I quieted the rage monster lurking within, and instead shared with my son God's love for us. How he means good for us and not evil. And how when evil happens, we are supposed to trust Him through it all. That trusting Him removes all fear from our hearts. That God understands fear, after all, He created it. But that by fearing, we put God in a box that says what we were afraid of was too big for Him to handle.

I could see the look in his eyes as I shared with him. He understood it, but the connection on how to live this wasn't there. A connection that I so often don't make myself when it comes to applying the truths of the Bible to my own life. So I told him that if he was afraid, that that's ok. Just pray to God and tell him about it. Tell Him you don't want to be afraid and that you want to trust Him. Tell Him you seek to honor Him with your choices and you know that fear is not doing that. God is faithful and he will help you with your fear.

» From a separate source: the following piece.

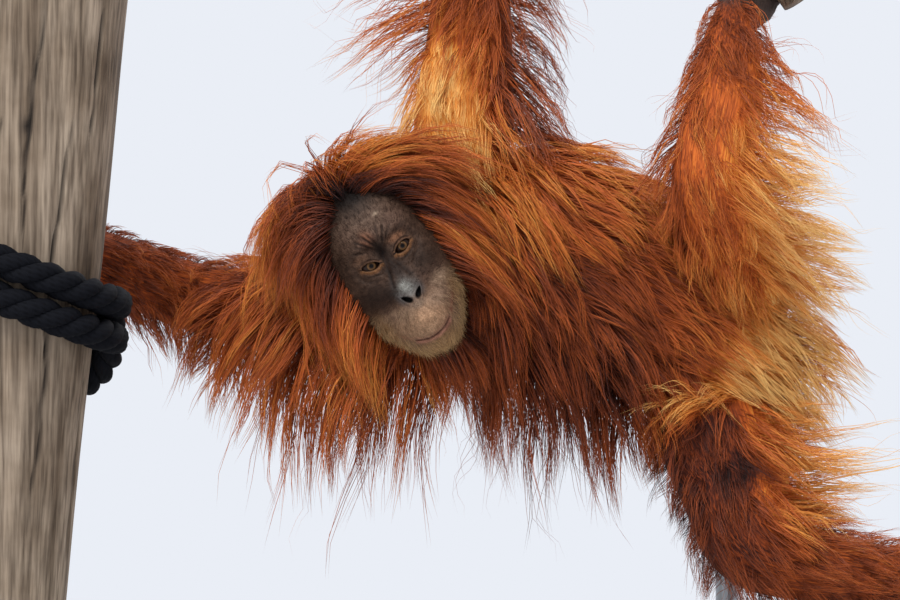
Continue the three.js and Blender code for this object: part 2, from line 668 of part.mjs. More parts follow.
// A lock: a flat leaf of hair, its width along the row, widest a third of the way out and
// thin at its tip
const lockShape = new THREE.ConeGeometry(1, 1, 4, 3);
function lockForm(r, share, varied, bend, scale, extra) {
  const curve = lockCurve(r, share, bend, along(r.long, share) * varied.long * scale + extra);
  const rowLine = r.on.place(...r.to).skin.sub(r.on.place(...r.from).skin);
  return solid(lockShape, (v) => {
    const s = v.y + 0.5;
    const ring = Math.hypot(v.x, v.z) || 1;
    const leaf = s < 0.34 ? mix(0.45, 1, s / 0.34) : (1 - (s - 0.34) / 0.66) ** 0.75;
    const half = (r.wide * varied.wide * leaf) / 2 + extra;
    const deep = (r.thick * mix(1, 0.5, s)) / 2 + extra;
    const tangent = curve.getTangent(s);
    const face = rowLine.clone().cross(tangent).normalize().applyAxisAngle(tangent, varied.twist);
    const across = tangent.clone().cross(face);
    const [x, z] = [(v.x / ring) * half, (v.z / ring) * deep];
    v.copy(curve.getPoint(s)).addScaledVector(across, x).addScaledVector(face, z);
  });
}

// Whether a solid crosses any node but its own
const boxesMeet = (a, b) => [0, 1, 2].every((i) => a.min[i] < b.max[i] && b.min[i] < a.max[i]);
const boxed = (part) => ({ part, box: part.boundingBox() });
const placed = new Map([...nodes].map(([name, core]) => [name, [boxed(core)]]));
function crosses(part, own) {
  const box = part.boundingBox();
  const others = [...placed].filter(([name]) => name !== own).flatMap(([, solids]) => solids);
  return others.some((o) => boxesMeet(box, o.box) && part.intersect(o.part).volume() > 0.001);
}

// Each lock takes the first of the tries, ever more bent out and then shorter, that keeps
// it clear of the other nodes
const tries = [[0, 1], [0.3, 1], [0.6, 1], [0.4, 0.8], [1, 0.8], [0.7, 0.6]];
for (const r of coat) {
  for (let k = 0; k < r.count; k++) {
    const share = clamp01((k + 0.5 + draw(-0.18, 0.18)) / r.count);
    const varied = { long: draw(0.88, 1.12), wide: draw(0.88, 1.14), twist: draw(-0.25, 0.25) };
    const make = (bend, scale, extra) => lockForm(r, share, varied, bend, scale, extra);
    const found = tries.find(([bend, scale]) => !crosses(make(bend, scale, gap), r.node));
    if (found) placed.get(r.node).push(boxed(make(...found, 0)));
  }
}
for (const [name, solids] of placed) put(name, join(solids.map((s) => s.part)));

const colours = {
  coat: 0x9a4a1e,
  skin: 0x4a3f3a,
  eye: 0x3b2414,
  wood: 0x8c7d6c,
  rope: 0x1c1c20,
  board: 0x9a9a96,
  steel: 0x3a3c40,
};
const slotOf = (name) => {
  if (name.startsWith("eye")) return "eye";
  if (name.startsWith("perch")) return "wood";
  if (name.startsWith("lashing")) return "rope";
  if (name === "stand_base") return "board";
  if (name.startsWith("stand")) return "steel";
  if (name.startsWith("ear") || name.startsWith("hand") || name.startsWith("foot")) return "skin";
  return "coat";
};

const group = new THREE.Group();
for (const [name, part] of nodes) {
  const made = part.getMesh();
  const geometry = new THREE.BufferGeometry();
  geometry.setAttribute("position", new THREE.BufferAttribute(new Float32Array(made.vertProperties), 3));
  geometry.setIndex(new THREE.BufferAttribute(new Uint32Array(made.triVerts), 1));
  const material = new THREE.MeshStandardMaterial({ color: colours[slotOf(name)], roughness: 0.7 });
  const mesh = new THREE.Mesh(geometry, material);
  mesh.name = name;
  group.add(mesh);
}

export default group;
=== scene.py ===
import math

import bpy
import numpy as np
from mathutils import Matrix, Vector


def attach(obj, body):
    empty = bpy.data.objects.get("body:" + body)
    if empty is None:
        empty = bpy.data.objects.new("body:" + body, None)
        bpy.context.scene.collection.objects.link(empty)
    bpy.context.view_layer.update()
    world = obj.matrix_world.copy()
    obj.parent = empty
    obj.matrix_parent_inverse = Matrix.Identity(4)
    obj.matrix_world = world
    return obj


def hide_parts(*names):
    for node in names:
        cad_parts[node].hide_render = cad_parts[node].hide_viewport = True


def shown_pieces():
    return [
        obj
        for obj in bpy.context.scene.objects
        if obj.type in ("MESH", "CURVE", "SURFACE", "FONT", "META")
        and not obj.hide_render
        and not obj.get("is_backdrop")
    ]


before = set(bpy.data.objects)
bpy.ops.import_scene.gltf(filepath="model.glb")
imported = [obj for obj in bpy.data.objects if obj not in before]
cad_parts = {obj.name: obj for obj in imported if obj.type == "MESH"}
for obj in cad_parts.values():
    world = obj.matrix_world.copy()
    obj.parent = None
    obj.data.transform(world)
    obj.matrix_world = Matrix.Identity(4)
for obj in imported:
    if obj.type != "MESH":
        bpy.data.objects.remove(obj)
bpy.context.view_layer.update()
rng = np.random.default_rng(41)
mm = 0.001

# Joint centres of the skeleton in millimetres, in the frame's axes
joints = {
    "neckTop": (-40, 78, 438),
    "neckBase": (28, 112, 452),
    "girdle": (-12, 104, 462),
    "chest": (48, 116, 452),
    "ribs": (108, 120, 421),
    "belly": (168, 125, 392),
    "loin": (232, 132, 358),
    "pelvis": (288, 140, 331),
    "rump": (352, 150, 300),
    "leftShoulder": (16, 105, 536),
    "leftElbow": (25, 125, 787),
    "leftWrist": (92, 168, 1010),
    "rightShoulder": (-51, 85, 365),
    "rightElbow": (-262, 190, 387),
    "rightWrist": (-450, 122, 460),
    "leftHip": (309, 148, 384),
    "leftKnee": (265, 22, 508),
    "leftAnkle": (289, 112, 698),
    "rightHip": (266, 128, 280),
    "rightKnee": (304, 30, 140),
    "rightAnkle": (506, 80, 101),
}
joints = {name: np.array(place, float) for name, place in joints.items()}


def unit(v):
    # A vector, or an array of them, over its own length
    v = np.asarray(v, float)
    return v / np.maximum(np.linalg.norm(v, axis=-1, keepdims=True), 1e-9)


def mix(a, b, t):
    # a at 0, b at 1, and a straight line between
    return a + (b - a) * t


def bump(x):
    # The bell e^(-x²)
    return np.exp(-x * x)


def ease(a, b, x):
    # 0 below a, 1 above b, and 3t² - 2t³ between
    t = np.clip((x - a) / (b - a), 0, 1)
    return t * t * (3 - 2 * t)


def linear(code):
    # An sRGB hex colour as linear red, green, blue and alpha
    parts = [int(code[k : k + 2], 16) / 255 for k in (1, 3, 5)]
    return [c / 12.92 if c <= 0.04045 else ((c + 0.055) / 1.055) ** 2.4 for c in parts] + [1.0]


def setMesh(name, verts, faces, slot, nodes=(), material=None, **attributes):
    # A mesh of triangles, verts in millimetres, turned outwards by the sign of its volume
    mesh = bpy.data.meshes.new(name)
    verts = np.ascontiguousarray(verts, np.float32)
    faces = np.ascontiguousarray(faces, np.int32)
    a, b, c = (verts[faces[:, k]].astype(float) for k in range(3))
    if np.einsum("ij,ij->", a, np.cross(b, c)) < 0:
        faces = np.ascontiguousarray(faces[:, ::-1])
    mesh.vertices.add(len(verts))
    mesh.vertices.foreach_set("co", (verts * mm).ravel())
    mesh.loops.add(faces.size)
    mesh.loops.foreach_set("vertex_index", faces.ravel())
    mesh.polygons.add(len(faces))
    mesh.polygons.foreach_set("loop_start", np.arange(0, faces.size, 3, dtype=np.int32))
    mesh.polygons.foreach_set("use_smooth", np.ones(len(faces), bool))
    mesh.update(calc_edges=True)
    for key, values in attributes.items():
        addAttribute(mesh, key, values)
    made = bpy.data.objects.new(name, mesh)
    bpy.context.scene.collection.objects.link(made)
    if material:
        mesh.materials.append(material)
    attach(made, "root")
    if nodes:
        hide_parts(*nodes)
    return made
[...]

Then we all quoted a scripture they've known since they were able to articulate the words "I'm scared Daddy" - For God did not give us a spirit of fear, but of power, love, and a sound mind.

It sank in. I could see it. Both boys just let the life changing power of the Word of God take root in their hearts. It was an awe inspiring moment. God was doing a work. He had redeemed my failure from earlier that morning despite me. And my boys were learning that the phrase "God-sized box" was an oxymoron, because such a box simply doesn't exist.